First Lady of Uganda
- In office 2 August 1975 – 11 April 1979
- President: Idi Amin
- Preceded by: Miria Obote
- Succeeded by: Hannah Lule

Personal details
- Born: 1955 Kampala, Uganda
- Died: 11 June 2015 (aged 59–60) London, England
- Cause of death: Cancer
- Spouse: Idi Amin ​ ​(m. 1975; died 2003)​

= Sarah Kyolaba =

First Lady of Uganda

Sarah Kyolaba Tatu Namutebi Amin (1955 - 11 June 2015), also known by her stage name "Suicide Sarah", was a Ugandan dancer who was dictator Idi Amin's fifth and last-surviving wife. She met Amin when she was a 19-year-old go-go dancer and they married in 1975. The couple had three children, but Kyolaba left Amin after he went into exile in 1979. She moved to England where she ran a restaurant and later a hair salon. She died from cancer in 2015.

==Early life==
Sarah Kyolaba was born in Mulago Hospital, Kampala, Uganda, in 1955 to Haji Kamadi and Aisha Nsubuga.

==Idi Amin==
Kyolaba met Idi Amin when she was a 19-year-old go-go dancer in the so-called Revolutionary Suicide Mechanised Regiment Band of the Uganda Army. That led to her nickname, "Suicide Sarah". The couple married in Kampala in 1975 in a ceremony where Yasser Arafat was the best man. The wedding banquet was reported to have cost the equivalent of £2 million. Kyolaba was said to have been Amin's "favourite" wife.
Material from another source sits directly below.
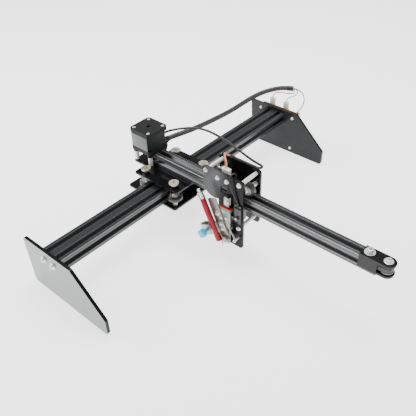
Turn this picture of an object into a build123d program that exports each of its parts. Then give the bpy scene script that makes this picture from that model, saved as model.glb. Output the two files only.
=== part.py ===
from build123d import *
import os
from math import cos, pi, radians, sin, tan

# Desktop drawing arm: a carriage with a long cantilever arm runs on a rail between two end plates,
# and a pen carriage with a servo lift runs on the arm. Millimetres, Z up, pen and feet on z = 0.
# x and y of the pieces are counted from the point where the arm's centre line crosses the rail's.

# ---- driving dimensions ----
RAIL_LENGTH = 500
RAIL_BOTTOM = 54.6
PROFILE = 20                 # side of the small extrusion, and height of the rail
RAIL_Y = 12.4                # the rail's middle, seen from the arm's centre line
END_PLATE = 5                # thickness of the end plates
PLATE = 3                    # thickness of the carriage plates
WHEEL_OFFSET = 19.85         # a wheel's axis from the middle of the extrusion it runs on
WHEEL_RADIUS = 11.95
ARM_LEFT, ARM_RIGHT = -35, 346
BLOCK_LEFT, BLOCK_RIGHT = 321, 365
MOTOR_X, MOTOR_SIDE = -52.3, 42.3
MOTOR_BOTTOM, MOTOR_TOP = 104.4, 141.5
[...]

Kyolaba had been pregnant and in a relationship with the child's father in Masaka when she met Amin. On 25 December 1974, she gave birth, and Amin had the child's birth announced on television as his own, and the real father soon disappeared.

Kyolaba went with Amin when he was forced to leave Uganda in 1979, first to Libya and then to Saudi Arabia, where they eventually settled in Jeddah. Kyolaba separated from Amin in 1982. She travelled to Germany with Faisal Wangita, Amin's son, leaving her other three children behind. Once in Germany, she claimed asylum and worked as a lingerie model, before moving to London.

==Life in London==
Kyolaba ran Krishna's Restaurant in Upton Road, West Ham, London, from 1997 until at least 1998. The restaurant served dishes such as stewed goat, muchomo (barbecued meat with salad) and ekigere (cow hoof in gravy). It was closed down for a time in November 1997 after environmental health inspectors found cockroaches and mice in the kitchen. Kyolaba avoided jail by pleading guilty at Snaresbrook Crown Court, where she received a two-year conditional discharge and had to pay £1,000 towards the prosecution's costs.

After Amin's death in Jeddah in 2003, Kyolaba called him a "true African hero", adding, he was "a good man, a good husband, a loving father and a great grandfather." At the time of her death, she was running a hair salon in Tottenham, north London and living nearby in Palmers Green.

Their son Faisal Wangita was jailed for charges related to the murder of a Somali man in 2007.

==Death==
Kyolaba died on 11 June 2015 in London's Royal Free Hospital. Contacts in London say she developed a large tumour and had lost a lot of blood which likely pointed to cancer as the cause of death.